Entries with model source code

· · · · · · ·

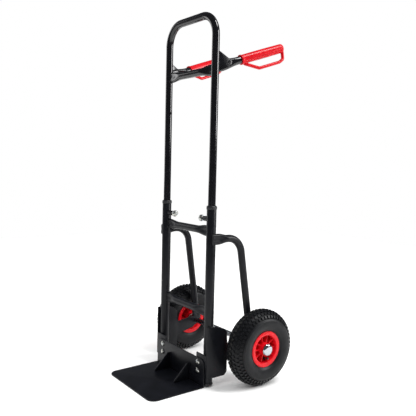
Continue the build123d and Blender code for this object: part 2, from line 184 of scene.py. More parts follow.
# Node helper ------------------------------------------------------------------
def add(tree, kind, sockets=None, **settings):
    """Add a node. Settings are its own properties; sockets maps inputs to values or to outputs."""
    node = tree.nodes.new(kind)
    for name, value in settings.items():
        setattr(node, name, value)
    for name, value in (sockets or {}).items():
        if isinstance(value, bpy.types.NodeSocket):
            tree.links.new(value, node.inputs[name])
        else:
            node.inputs[name].default_value = value
    return node


def colour(code):
    """Linear RGBA from an sRGB hex code such as '#d91a20'."""
    values = [int(code[i:i + 2], 16) / 255 for i in (1, 3, 5)]
    linear = [v / 12.92 if v <= 0.04045 else ((v + 0.055) / 1.055) ** 2.4 for v in values]
    return (*linear, 1.0)


# Materials --------------------------------------------------------------------
def per_mm(size):
    """Noise scale that gives features of about this many millimetres."""
    return 1 / (size * MM)


def material(name, surface, roughness, metallic=0.0):
    """Start a material: returns it with its tree, its shader and Object coordinates."""
    made = bpy.data.materials.new(name)
    made.use_nodes = True
    tree = made.node_tree
    shader = tree.nodes["Principled BSDF"]
    shader.inputs["Base Color"].default_value = colour(surface)
    shader.inputs["Roughness"].default_value = roughness
    shader.inputs["Metallic"].default_value = metallic
    place = add(tree, "ShaderNodeTexCoord").outputs["Object"]
    return made, tree, shader, place


def mixed(tree, factor, low, high):
    """Blend of two hex colours by a factor."""
    mix = add(tree, "ShaderNodeMix", data_type="RGBA")
    tree.links.new(factor, mix.inputs["Factor"])
    mix.inputs["A"].default_value = colour(low)
    mix.inputs["B"].default_value = colour(high)
    return mix.outputs["Result"]


def ranged(tree, value, low, high, start=0.3, stop=0.7):
    """Map a noise value to a range."""
    node = add(tree, "ShaderNodeMapRange", {
        "Value": value, "From Min": start, "From Max": stop, "To Min": low, "To Max": high})
    return node.outputs["Result"]


def bumped(tree, shader, height, depth_mm, strength=1.0):
    """Give a shader a relief of this depth in millimetres."""
    bump = add(tree, "ShaderNodeBump", {
        "Height": height, "Distance": depth_mm * MM, "Strength": strength})
    tree.links.new(bump.outputs["Normal"], shader.inputs["Normal"])


def noise(tree, place, size_mm, detail=2.0, rough=0.5):
    """Noise with features of a size in millimetres."""
    node = add(tree, "ShaderNodeTexNoise", {
        "Vector": place, "Scale": per_mm(size_mm), "Detail": detail, "Roughness": rough})
    return node.outputs["Fac"]


def gloss_enamel():
    """Black baked enamel on drawn steel tube: near-black, mirror-like, with faint clouds in its gloss."""
    made, tree, shader, place = material("gloss_black_baked_enamel", "#08080b", 0.16)
    shader.inputs["Specular IOR Level"].default_value = 0.55
    cloud = noise(tree, place, 60.0, 3.0)
    tree.links.new(ranged(tree, cloud, 0.13, 0.16), shader.inputs["Roughness"])
    tree.links.new(mixed(tree, ranged(tree, cloud, 0, 1), "#070709", "#0c0c10"), shader.inputs["Base Color"])
    return made


def satin_enamel():
    """Black powder coat: softer sheen than the enamel, with a fine pebbled skin."""
    made, tree, shader, place = material("satin_black_powder_coat", "#0d0e12", 0.36)
    shader.inputs["Specular IOR Level"].default_value = 0.2
    # Coarser than the real pebbling, so that it shows
    peel = noise(tree, place, 1.6, 2.0)
    cloud = noise(tree, place, 45.0, 3.0)
    tree.links.new(ranged(tree, cloud, 0.3, 0.42), shader.inputs["Roughness"])
    tree.links.new(mixed(tree, ranged(tree, cloud, 0, 1), "#0b0c0f", "#131419"), shader.inputs["Base Color"])
    bumped(tree, shader, peel, 0.03, 0.25)
    return made


def weld_enamel():
    """The same enamel over a weld bead, which leaves it lumpy."""
    made, tree, shader, place = material("black_enamel_over_weld", "#0c0c0f", 0.3)
    lumps = noise(tree, place, 0.9, 3.0)
    tree.links.new(ranged(tree, lumps, 0.24, 0.42), shader.inputs["Roughness"])
    bumped(tree, shader, lumps, 0.15, 0.5)
    return made


def black_nylon():
    """Moulded black nylon: semi-matt with the fine grain of an eroded mould."""
    made, tree, shader, place = material("moulded_black_nylon", "#121317", 0.45)
    # Coarser than the real grain, so that it shows
    grain = noise(tree, place, 0.7, 2.0)
    cloud = noise(tree, place, 20.0, 2.0)
    tree.links.new(ranged(tree, cloud, 0.38, 0.52), shader.inputs["Roughness"])
    tree.links.new(mixed(tree, ranged(tree, cloud, 0, 1), "#0f1013", "#191a1f"), shader.inputs["Base Color"])
    bumped(tree, shader, grain, 0.04, 0.5)
    return made


def grip_vinyl():
    """Moulded red vinyl: bright, wet-looking, with gloss that varies a little over the moulding."""
    made, tree, shader, place = material("moulded_gloss_red_vinyl", "#c20816", 0.24)
    shader.inputs["Specular IOR Level"].default_value = 0.18
    cloud = noise(tree, place, 25.0, 2.0)
    tree.links.new(mixed(tree, ranged(tree, cloud, 0, 1), "#ba0714", "#ca0b1a"), shader.inputs["Base Color"])
    tree.links.new(ranged(tree, cloud, 0.23, 0.26), shader.inputs["Roughness"])
    return made


def rim_polypropylene():
    """Injection-moulded red polypropylene: waxy sheen, flow clouds and a fine mould grain."""
    made, tree, shader, place = material("moulded_red_polypropylene", "#c20818", 0.36)
    shader.inputs["Specular IOR Level"].default_value = 0.25
    cloud = noise(tree, place, 18.0, 3.0)
    # Coarser than the real grain, so that it shows
    grain = noise(tree, place, 0.8, 2.0)
    tree.links.new(mixed(tree, ranged(tree, cloud, 0, 1), "#c80815", "#da0e1e"), shader.inputs["Base Color"])
    tree.links.new(ranged(tree, cloud, 0.3, 0.42), shader.inputs["Roughness"])
    bumped(tree, shader, grain, 0.03, 0.45)
    return made


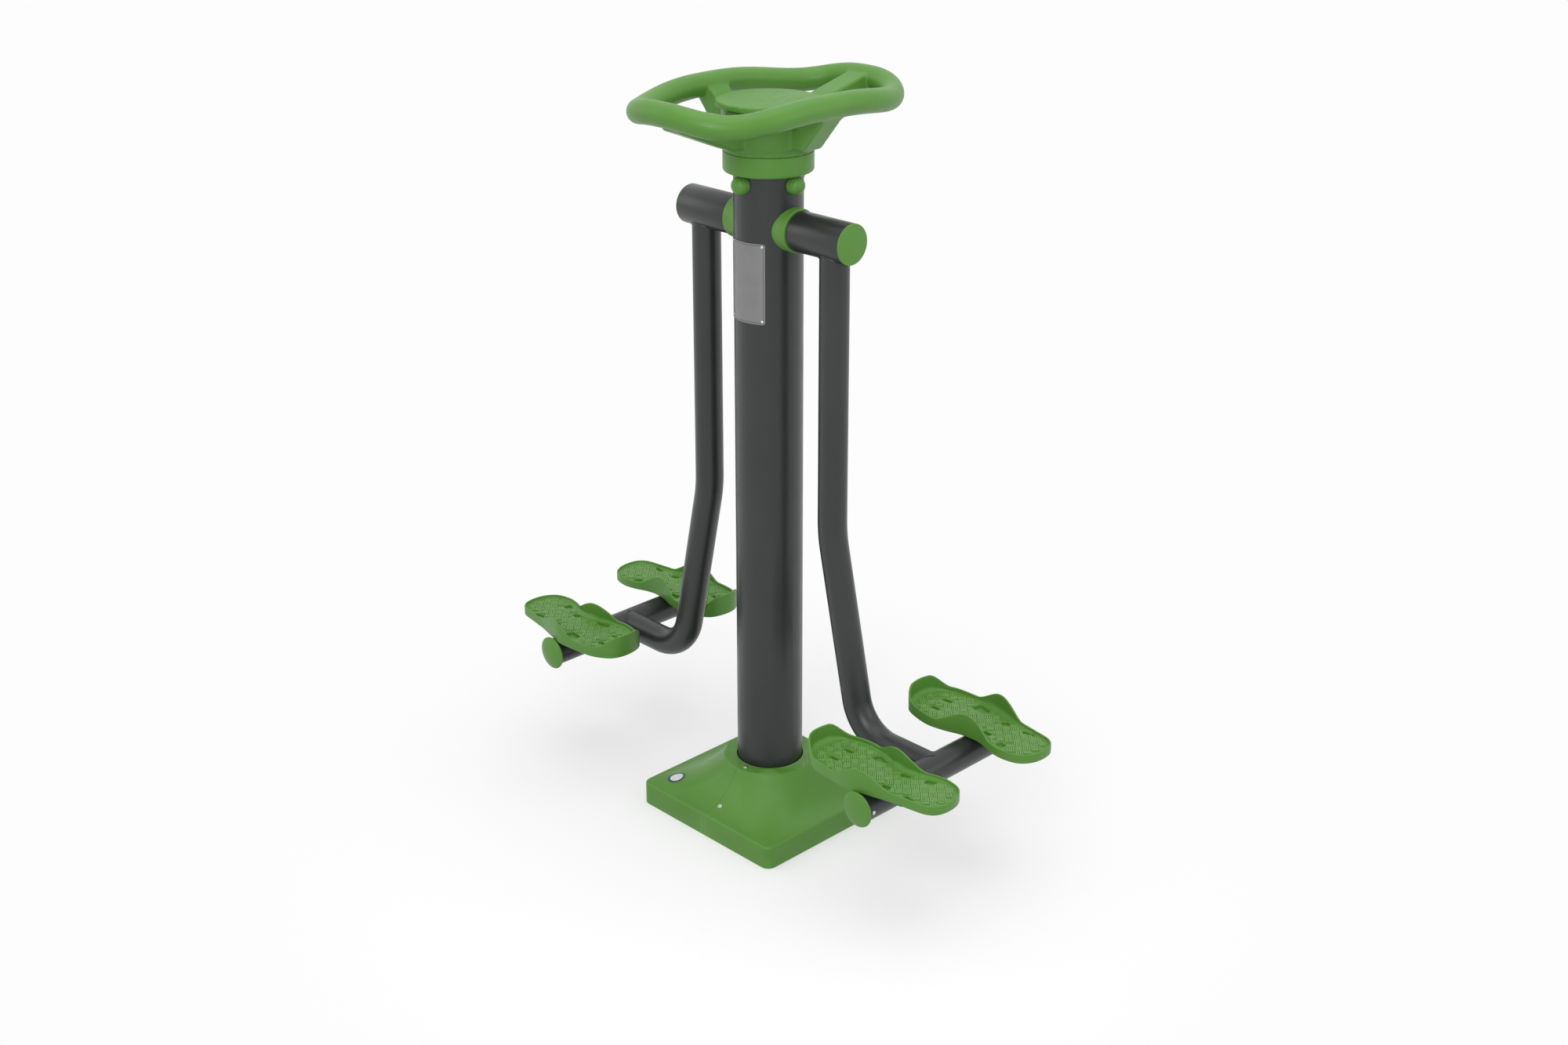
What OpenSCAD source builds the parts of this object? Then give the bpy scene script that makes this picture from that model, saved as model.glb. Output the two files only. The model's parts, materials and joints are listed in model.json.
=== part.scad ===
// Outdoor air walker: a round post on a bolted base plate, a fixed handwheel on top,
// and two legs that swing to and fro side by side, each with a pair of foot trays.
// Millimetres, Z up. The origin is on the ground on the axis of the post. X is the swing axis.

/* [Post] */
// Outside diameter of the post
post_d = 140; // [130:1:160]
// Wall of the post
post_wall = 4; // [3:0.5:6]
// Height of the open top end of the post
post_h = 1446; // [1380:1:1600]
// How far the swing axis lies below the top end of the post
pivot_drop = 138; // [134:1:200]

/* [Base plate] */
// Side of the square base plate
plate_side = 389; // [370:1:460]
// Thickness of the base plate
plate_t = 12; // [8:1:16]
// Distance between neighbouring anchor holes
anchor_pitch = 300; // [270:1:320]
// Diameter of an anchor hole
anchor_hole_d = 18; // [14:1:22]
// Height of a gusset above the base plate
gusset_h = 74; // [50:1:80]
// Reach of a gusset from the post
gusset_reach = 88; // [60:1:96]
// Thickness of a gusset
gusset_t = 8; // [5:1:12]

/* [Base cover] */
// Wall of the moulded cover
cover_wall = 3; // [2:0.5:4]
// Height of the upright edge of the cover
cover_edge_h = 50; // [42:1:70]
// Height of the flat ring round the post
cover_ring_h = 123; // [115:1:150]
// Width of the flat ring round the post
cover_ring_w = 26; // [22:1:32]
// Radius of the upright corners of the cover
cover_corner_r = 20; // [14:1:40]
// Radius of the rolled edge at the top of the upright side
cover_edge_r = 5; // [3:0.5:8]
// How far each half of the cover laps under the other
cover_lap = 24; // [20:1:30]

/* [Swing bearing] */
// Diameter of the axle that passes through the post
axle_d = 35; // [32:1:38]
// Outside diameter of the sleeve welded through the post
sleeve_d = 60; // [54:1:66]
// Diameter of the plastic ring between the post and a housing
ring_d = 89; // [86:1:96]
// Distance from the post axis to the outer face of that ring
ring_reach = 88; // [84:1:96]
// Outside diameter of a bearing housing
housing_d = 82; // [80:1:88]
// Length of a bearing housing
housing_len = 138; // [132:1:160]
// Outside diameter of a ball bearing
bearing_d = 72; // [70:1:74]
// Width of a ball bearing
bearing_w = 17; // [14:1:18]

/* [Legs] */
// Outside diameter of the leg and tread tubes
leg_d = 60; // [50:1:66]
// Wall of the leg and tread tubes
leg_wall = 3.5; // [2.5:0.5:5]
// Distance from the post axis to the upright part of a leg
leg_x = 183; // [176:1:190]
// Height of the tread tube axis
tread_h = 272; // [240:1:320]
// Height of the slight bend above the tread tube
kink_rise = 422; // [380:1:480]
// Angle at which the lower leg leans outwards
lean = 12; // [8:1:16]
// Radius of the slight bend
kink_r = 300; // [200:1:400]
// Radius of the lower bend
bend_r = 98; // [80:1:110]
// Distance from the post axis to a tread tube
tread_x = 470; // [460:1:520]
// Length of a tread tube
tread_len = 440; // [420:1:470]
// Diameter of the mushroom caps on the tread tubes
tube_cap_d = 73; // [68:1:80]

/* [Foot trays] */
// Length of a foot tray
tray_len = 344; // [320:1:360]
// Width of a foot tray at the ball of the foot
tray_w = 142; // [132:1:150]
// Distance from the middle of the tread tube to the middle of a tray
tray_y = 151; // [148:1:158]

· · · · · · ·

→ Task instructions: How many lines in the listing above contain the string "scene"? Answer with the number only.

→ Result for this task: 2